In those heady days of 1977, with visiting American record producers from CBS and Warners arriving to discover what reggae music was and how best to exploit it, Jacob Miller and the Lewis brothers had sat on the porch of their new home and knocked out the latest of their hit numbers. Miller, at that time was a bigger name on the island than Bob Marley, (who had by then left as Island Records’ great ambassador for reggae music). Jacob swung heavily in a rope hammock, lighting and relighting spliffs as he worked his way through the lyrics.
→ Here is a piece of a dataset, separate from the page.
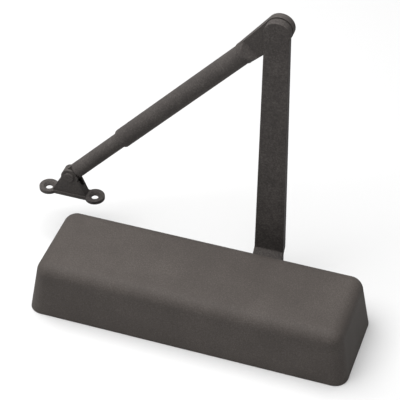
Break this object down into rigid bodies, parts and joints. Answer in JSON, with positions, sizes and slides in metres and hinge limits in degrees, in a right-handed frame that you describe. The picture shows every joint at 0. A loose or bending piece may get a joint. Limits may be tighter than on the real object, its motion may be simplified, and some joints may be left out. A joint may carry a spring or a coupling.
{
  "type": "door closer",
  "caption": "Surface mounted hydraulic door closer: leaning box cover over a rack and pinion body, with a flat main arm and a length adjustable forearm ending in a screw-on foot.",
  "frame": {"origin": "middle of the mounting face that lies on the door, which is also the middle of the four door bolts", "axes": "+X along the cover towards its valve end, +Y along the pinion towards the arm, +Z out of the door face through the cover's front"},
  "size_m": [0.3451, 0.1348, 0.3054],
  "materials": {
    "dark_bronze_paint": "fine matt speckled dark bronze powder coat",
    "arm_paint": "matt dark bronze powder coat on forged steel",
    "plated_steel": "zinc plated",
    "hardened_steel": "ground and hardened",
    "spring_steel": "oil tempered wire and strip",
    "cast_aluminium": "as cast, machined faces",
    "cast_iron": "machined",
    "bearing_bronze": "machined",
    "seal_rubber": "moulded",
    "ring_plastic": "filled fluoropolymer"
  },
  "bodies": {
    "closer_body": {"cover": "dark_bronze_paint", "cover_clips": "spring_steel", "housing": "cast_aluminium", "spring_end_cap": "plated_steel", "valve_end_cap": "plated_steel", "end_cap_seals": "seal_rubber", "arm_side_bearing": "bearing_bronze", "base_side_bearing": "bearing_bronze", "pinion_seals": "seal_rubber", "bearing_nut": "plated_steel", "pinion_cap": "plated_steel", "oil_plug": "plated_steel", "outer_spring": "spring_steel", "inner_spring": "spring_steel"},
    "main_arm": {"pinion_shaft": "hardened_steel", "main_arm": "arm_paint", "arm_washer": "plated_steel", "arm_screw": "plated_steel", "elbow_screw": "arm_paint", "elbow_washers": "plated_steel"},
    "forearm": {"forearm_head": "arm_paint", "forearm_tube": "arm_paint", "elbow_bushing": "bearing_bronze", "rod_lock_screw": "plated_steel"},
    "forearm_rod": {"forearm_rod": "arm_paint"},
    "foot": {"foot_bracket": "arm_paint", "foot_rivet": "arm_paint"},
    "piston": {"piston": "cast_iron", "piston_ring": "ring_plastic", "ball_retainer": "plated_steel"},
    "check_ball": {"check_ball": "hardened_steel"},
    "power_screw": {"power_screw": "plated_steel"},
    "spring_seat": {"spring_seat": "plated_steel"},
    "sweep_valve": {"sweep_valve": "plated_steel", "sweep_valve_seal": "seal_rubber"},
    "latch_valve": {"latch_valve": "plated_steel", "latch_valve_seal": "seal_rubber"},
    "backcheck_valve": {"backcheck_valve": "plated_steel", "backcheck_valve_seal": "seal_rubber"}
  },
  "joints": [
    {"name": "arm_swing", "type": "hinge", "parent": "closer_body", "child": "main_arm", "pos_m": [0.0493, 0, 0.028], "axis": [0, -1, 0], "range_deg": [0, 180], "stiffness_Nm_per_rad": 6, "springref_deg": -114.59},
    {"name": "piston_slide", "type": "slide", "parent": "closer_body", "child": "piston", "axis": [-1, 0, 0], "range_m": [0, 0.0331], "deforming": ["outer_spring", "inner_spring"]},
    {"name": "check_ball_float", "type": "slide", "parent": "piston", "child": "check_ball", "axis": [1, 0, 0], "range_m": [0, 0.0005]},
    {"name": "elbow_turn", "type": "hinge", "parent": "main_arm", "child": "forearm", "pos_m": [0.0493, 0.07165, 0.2929], "axis": [0, -1, 0], "range_deg": [-130, 7]},
    {"name": "rod_length", "type": "slide", "parent": "forearm", "child": "forearm_rod", "axis": [-0.6805, 0, -0.7328], "range_m": [-0.055, 0.055]},
    {"name": "foot_turn", "type": "hinge", "parent": "forearm_rod", "child": "foot", "pos_m": [-0.15579, 0.07165, 0.07204], "axis": [0, -1, 0], "range_deg": [-120, 50]},
    {"name": "power_screw_turn", "type": "hinge", "parent": "closer_body", "child": "power_screw", "pos_m": [-0.132, 0, 0.028], "axis": [-1, 0, 0], "range_deg": [0, 3600]},
    {"name": "spring_seat_slide", "type": "slide", "parent": "closer_body", "child": "spring_seat", "axis": [1, 0, 0], "range_m": [0, 0.0151]},
    {"name": "sweep_valve_turn", "type": "hinge", "parent": "closer_body", "child": "sweep_valve", "pos_m": [0.124, -0.018, 0.008], "axis": [1, 0, 0], "range_deg": [-360, 360]},
    {"name": "latch_valve_turn", "type": "hinge", "parent": "closer_body", "child": "latch_valve", "pos_m": [0.124, 0.018, 0.008], "axis": [1, 0, 0], "range_deg": [-360, 360]},
    {"name": "backcheck_valve_turn", "type": "hinge", "parent": "closer_body", "child": "backcheck_valve", "pos_m": [0.088, -0.0245, 0.008], "axis": [0, -1, 0], "range_deg": [-360, 360]}
  ],
  "couplings": [
    {"joint": "piston_slide", "follows": "arm_swing", "m_per_rad": 0.0105},
    {"joint": "spring_seat_slide", "follows": "power_screw_turn", "m_per_rad": 0.00023873}
  ]
}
His ‘manager’, Tommy Cowan, would hastily scribble down the words while the Lewis brothers helped him out with a thudding bass line:

Me say sing them songs of culture
Me say sing them songs of live.
‘Blow hole’
Forwards ever and backwards never
‘Now we need the next verse.’
Songs for the people to unite
Teaching them not to fight
‘Serious thing, this!’
Come manners must turn to discipline.
‘Order in the court!’
That’s what justice should bring.
‘Man like it!’

A couple of days later we persuaded them to hold a free show at ‘Tastees’ – a fast food pastry maker – on a busy main street of Kingston. The show was preceeded by old enemies meeting, fists flying and a few stabbings. Jacob Miller rushed on stage appealing for calm and peace. ‘Rastafari’, he shouted, ‘Selassie rule the business.’ The reference was, of course, to Haile Selassie who Rastafarians regard as Jah or God. At the time, many singers and musicians tied their hair into locks and espoused the faith of Rastafari.

Meanwhile, in a local church of the ‘Ethiopian Federation,’ reggae hymns were being sung. One of the songs was ‘Sattamassagana’, a hauntingly sad melody about the lost homeland, which the legendary group, The Abyssinians, had written. We were lucky enough to record them performing that number within the corrugated iron walls of an Ethiopian church. While children rattled dustbin lids and screamed outside, The Abyssinians contrived the most perfect vocal harmonies, accompanying themselves on rough, borrowed guitars. Their song had been imitated and recorded by many, but never with such intensity and simplicity as this. We watched and filmed, enthralled.